Yeah, but the “influence” has been often imposed rather than traded.
Vietnam has also had a pretty fractious relationship with imperial China over the centuries.
But basically, “spheres of influence” has been a pretty solid model for geopolitics for a few decades now. Like any model, it’s not the be-all and end-all, but it gives a pretty solid perspective on resource availability and buffer-state alignment. Stronger relationships give bases, weaker relationships give trade advantages and UN votes. Geographically China will always have at the very least trade relationships with all Asian countries, Obama’s position seems to be that if the US doesn’t manage likewise, that leaves space for stronger Sino relationships – and that could create strategic problems for the US.
NZ’s role as a smaller regional power is to stay on the moderately good but largely unnoticed side of both competing superpowers. That way (to be influenced by chinese culture) when the elephants eventually fight, this particular blade of grass doesn’t get trampled so much.

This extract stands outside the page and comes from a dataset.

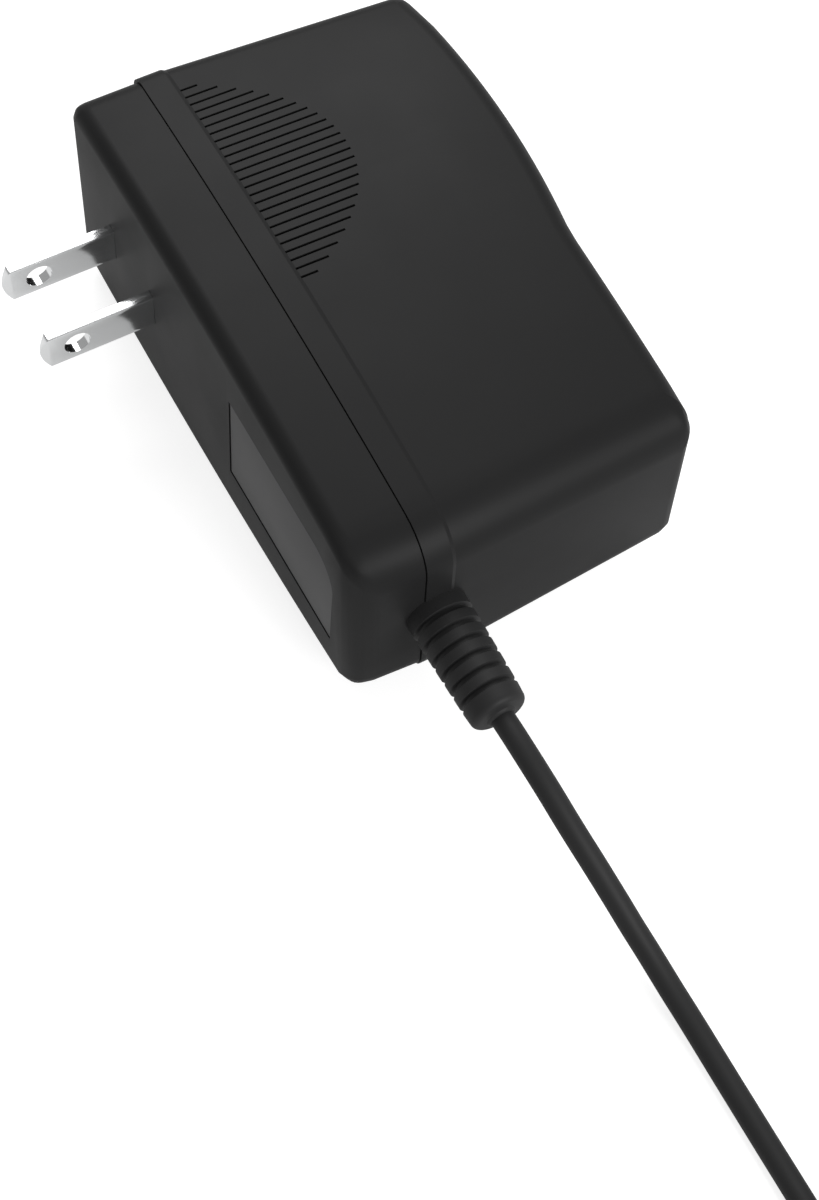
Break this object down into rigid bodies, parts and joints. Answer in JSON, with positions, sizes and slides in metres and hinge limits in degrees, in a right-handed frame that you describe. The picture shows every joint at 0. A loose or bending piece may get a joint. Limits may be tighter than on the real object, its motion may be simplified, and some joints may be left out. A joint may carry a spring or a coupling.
{
  "type": "power adapter",
  "caption": "Wall power adapter: a crowned black housing with two flat mains blades, a grooved grip and a thin lead that ends in a barrel plug.",
  "frame": {"origin": "under the middle of the housing with its blades, on the surface that the adapter lies on", "axes": "+X out of the wall, so that the blades point to -X; the lead leaves towards -Y; +Z through the two broad faces, upwards"},
  "size_m": [0.094, 0.2243, 0.0386],
  "materials": {
    "housing_plastic": "fine spark-eroded mould texture, satin",
    "plate_plastic": "smooth satin label stock, blank",
    "soft_plastic": "soft moulded vinyl, satin",
    "nickel": "nickel plate over brass, lightly brushed",
    "spring_brass": "bare spring brass",
    "board_laminate": "brown paper laminate",
    "card": "pressed insulating card",
    "component_black": "moulded component case",
    "thermistor_coat": "dipped coating",
    "capacitor_yellow": "moulded capacitor box",
    "ferrite": "sintered ferrite, matt",
    "copper_winding": "enamelled copper wire",
    "capacitor_sleeve": "shrunk sleeve",
    "aluminium_sink": "rolled sheet, sheared edges",
    "winding_tape": "polyester winding tape",
    "capacitor_blue": "dipped coating",
    "wire_red": "thin vinyl insulation",
    "wire_black": "thin vinyl insulation"
  },
  "bodies": {
    "root": {"front_cover": "housing_plastic", "rear_housing": "housing_plastic", "blank_plate": "plate_plastic", "line_blade": "nickel", "neutral_blade": "nickel", "line_contact": "spring_brass", "neutral_contact": "spring_brass", "circuit_board": "board_laminate", "insulating_sheet": "card", "fuse": "component_black", "thermistor": "thermistor_coat", "x_capacitor": "capacitor_yellow", "choke_core": "ferrite", "choke_windings": "copper_winding", "bridge_rectifier": "component_black", "bulk_capacitor": "capacitor_sleeve", "switching_transistor": "component_black", "primary_heat_sink": "aluminium_sink", "transformer_core": "ferrite", "transformer_bobbin": "component_black", "transformer_winding": "winding_tape", "y_capacitor": "capacitor_blue", "optocoupler": "component_black", "controller_chip": "component_black", "output_diode": "component_black", "output_heat_sink": "aluminium_sink", "output_capacitors": "capacitor_sleeve", "output_inductor": "component_black", "positive_wire": "wire_red", "negative_wire": "wire_black", "strain_relief": "soft_plastic", "cord_lead": "soft_plastic", "cord_coil": "soft_plastic", "cord_tail": "soft_plastic", "cord_tie": "component_black", "plug_body": "soft_plastic", "plug_sleeve": "nickel", "plug_insulator": "component_black", "plug_contact": "spring_brass"}
  },
  "joints": []
}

Given TPP locks in big corp US of A, Obama means US influence corp interests…
As for media practice to assume anti-TPP means anti-free trade, or anti globalisation, or anti trade, is wrong.
Greens want management of ecology, requiring global interconnectedness, interchange, trade…
Its just the narrow mindset of big US dominated Murdoch media thats to blame for growing stagnation, strangulation, of progressive adaption.
It needed a global war to unseat the last owners of the world and shift their blinkered vision, the era of oil now must give way to the networked earth.
Bernie Sanders shows just what an enigma America has become. On the one hand you have the uninformed, bigoted, loutish, hate-filled Trumpites. On the other the intelligent, fair minded, generous and kind Americans who have much to offer all of mankind.
I’ve said it before and I say it again. We had our own Bernie Sanders once. His name was Norman Kirk. He died before he could complete the task he set to make NZ a fair minded, generous and kind society.
Yes Anne totally agree about Kirk.
The only one that i could have come close was Helen Kelly who i am certain would have led the Labour party and and been PM with a massive endorsement and would have ushered in a new dawn for our country after years of destructive National rule.
Sadly we will not get to see her be the great leader she promised to be.
Bugger !
+1
Prez Obama was right on target and honest. The TPP started out as as a (very unlikely cohort of Pacific nations) to explore setting up a FTA.
The US muscled in because of geopolitical concerns about influence in the Pacific.
China is the most obvious worry for the USA. N Korea, Russia, Indonesia, India also loom in the background. Currently the the Phillipines are giving the fingers to the US which will concern others over disputed rocks and islets.
J Howard effectively turned Oz into a south west pacific texas for the US.
Hawaian domiciled J Key was brought into NZ by the Nats to bring in Wall Street, Hollywood, and Washington values to NZ.
The US puppet, known as J Key, can mouth all the Crosby/Textor scripts he likes about the benefits the TPPA is going to bring to the already bloated wealthy but once the US came in it was never about “free trade”.
J Key and the Nats want to turn NZ into an appendage to the US.
American Samoa or Rhode Island would have more clout in Wall Street. Hollywood or Washingtonthan NZ ever will.
The TPPA is about turning NZ into a US military base, like Hawaii, where J Key lives (rather than the country he is minister of tourism for).